--- start EXTRACTED DATA ---
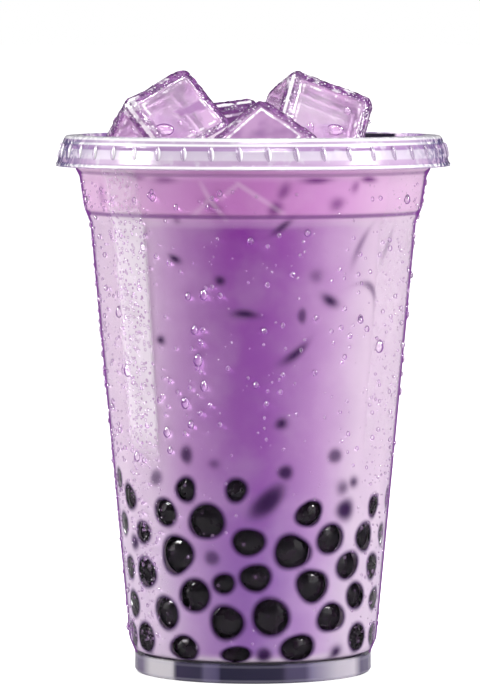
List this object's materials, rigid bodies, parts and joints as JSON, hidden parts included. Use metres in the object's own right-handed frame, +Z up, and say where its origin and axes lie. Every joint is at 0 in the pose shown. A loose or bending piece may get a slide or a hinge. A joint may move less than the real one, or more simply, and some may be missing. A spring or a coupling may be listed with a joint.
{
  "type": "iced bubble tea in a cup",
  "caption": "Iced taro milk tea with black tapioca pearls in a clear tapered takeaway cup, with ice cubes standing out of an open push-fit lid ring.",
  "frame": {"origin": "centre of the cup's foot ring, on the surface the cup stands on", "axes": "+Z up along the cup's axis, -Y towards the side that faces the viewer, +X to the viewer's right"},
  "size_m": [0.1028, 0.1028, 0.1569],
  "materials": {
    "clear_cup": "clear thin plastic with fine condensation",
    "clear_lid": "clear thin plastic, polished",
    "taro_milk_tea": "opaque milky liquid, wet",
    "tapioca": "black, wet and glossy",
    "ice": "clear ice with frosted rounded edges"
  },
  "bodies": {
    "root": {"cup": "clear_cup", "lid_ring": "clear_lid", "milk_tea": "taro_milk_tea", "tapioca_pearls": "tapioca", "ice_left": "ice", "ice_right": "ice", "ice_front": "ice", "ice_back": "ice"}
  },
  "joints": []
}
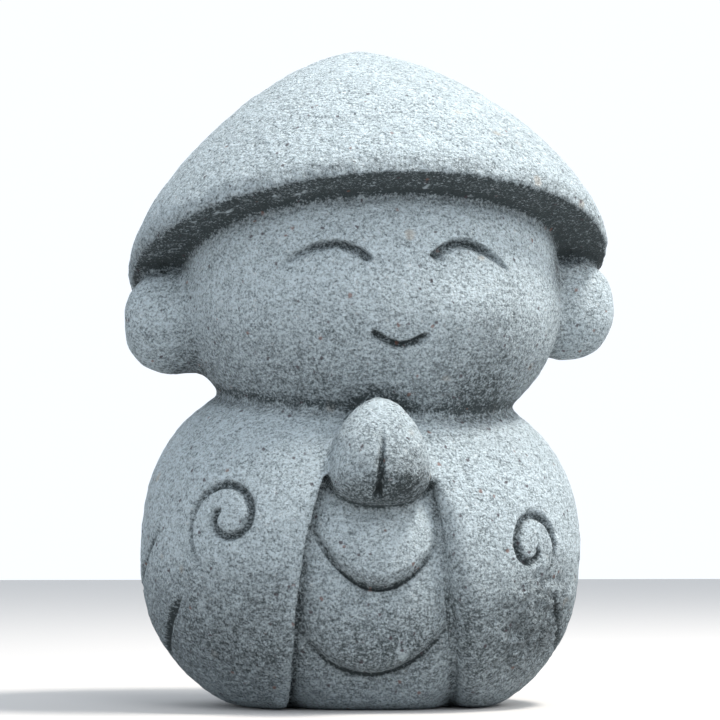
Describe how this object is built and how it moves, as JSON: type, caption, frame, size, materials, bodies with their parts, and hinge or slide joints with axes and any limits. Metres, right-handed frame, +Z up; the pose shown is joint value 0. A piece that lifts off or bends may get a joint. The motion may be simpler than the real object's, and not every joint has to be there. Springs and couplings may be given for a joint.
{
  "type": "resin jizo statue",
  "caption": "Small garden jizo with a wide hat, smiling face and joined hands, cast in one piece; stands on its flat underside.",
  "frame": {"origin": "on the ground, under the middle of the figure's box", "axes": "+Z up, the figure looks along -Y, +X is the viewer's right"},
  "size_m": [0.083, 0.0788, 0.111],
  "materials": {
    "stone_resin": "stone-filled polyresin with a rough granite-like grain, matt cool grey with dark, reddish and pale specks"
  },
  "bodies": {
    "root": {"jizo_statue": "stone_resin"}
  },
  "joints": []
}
--- end EXTRACTED DATA ---
* **TASK TO CARRY OUT**: Set down the listing above in full, please, exactly as it appears.

* **REPLY**:
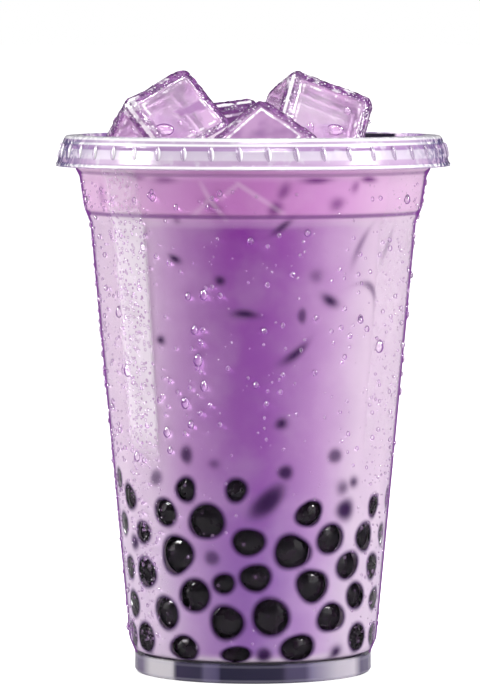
List this object's materials, rigid bodies, parts and joints as JSON, hidden parts included. Use metres in the object's own right-handed frame, +Z up, and say where its origin and axes lie. Every joint is at 0 in the pose shown. A loose or bending piece may get a slide or a hinge. A joint may move less than the real one, or more simply, and some may be missing. A spring or a coupling may be listed with a joint.
{
  "type": "iced bubble tea in a cup",
  "caption": "Iced taro milk tea with black tapioca pearls in a clear tapered takeaway cup, with ice cubes standing out of an open push-fit lid ring.",
  "frame": {"origin": "centre of the cup's foot ring, on the surface the cup stands on", "axes": "+Z up along the cup's axis, -Y towards the side that faces the viewer, +X to the viewer's right"},
  "size_m": [0.1028, 0.1028, 0.1569],
  "materials": {
    "clear_cup": "clear thin plastic with fine condensation",
    "clear_lid": "clear thin plastic, polished",
    "taro_milk_tea": "opaque milky liquid, wet",
    "tapioca": "black, wet and glossy",
    "ice": "clear ice with frosted rounded edges"
  },
  "bodies": {
    "root": {"cup": "clear_cup", "lid_ring": "clear_lid", "milk_tea": "taro_milk_tea", "tapioca_pearls": "tapioca", "ice_left": "ice", "ice_right": "ice", "ice_front": "ice", "ice_back": "ice"}
  },
  "joints": []
}
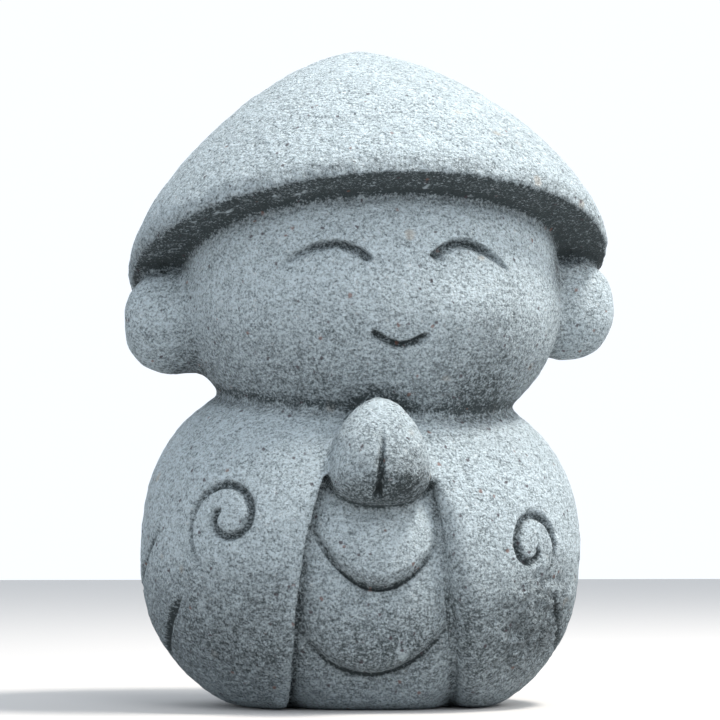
Describe how this object is built and how it moves, as JSON: type, caption, frame, size, materials, bodies with their parts, and hinge or slide joints with axes and any limits. Metres, right-handed frame, +Z up; the pose shown is joint value 0. A piece that lifts off or bends may get a joint. The motion may be simpler than the real object's, and not every joint has to be there. Springs and couplings may be given for a joint.
{
  "type": "resin jizo statue",
  "caption": "Small garden jizo with a wide hat, smiling face and joined hands, cast in one piece; stands on its flat underside.",
  "frame": {"origin": "on the ground, under the middle of the figure's box", "axes": "+Z up, the figure looks along -Y, +X is the viewer's right"},
  "size_m": [0.083, 0.0788, 0.111],
  "materials": {
    "stone_resin": "stone-filled polyresin with a rough granite-like grain, matt cool grey with dark, reddish and pale specks"
  },
  "bodies": {
    "root": {"jizo_statue": "stone_resin"}
  },
  "joints": []
}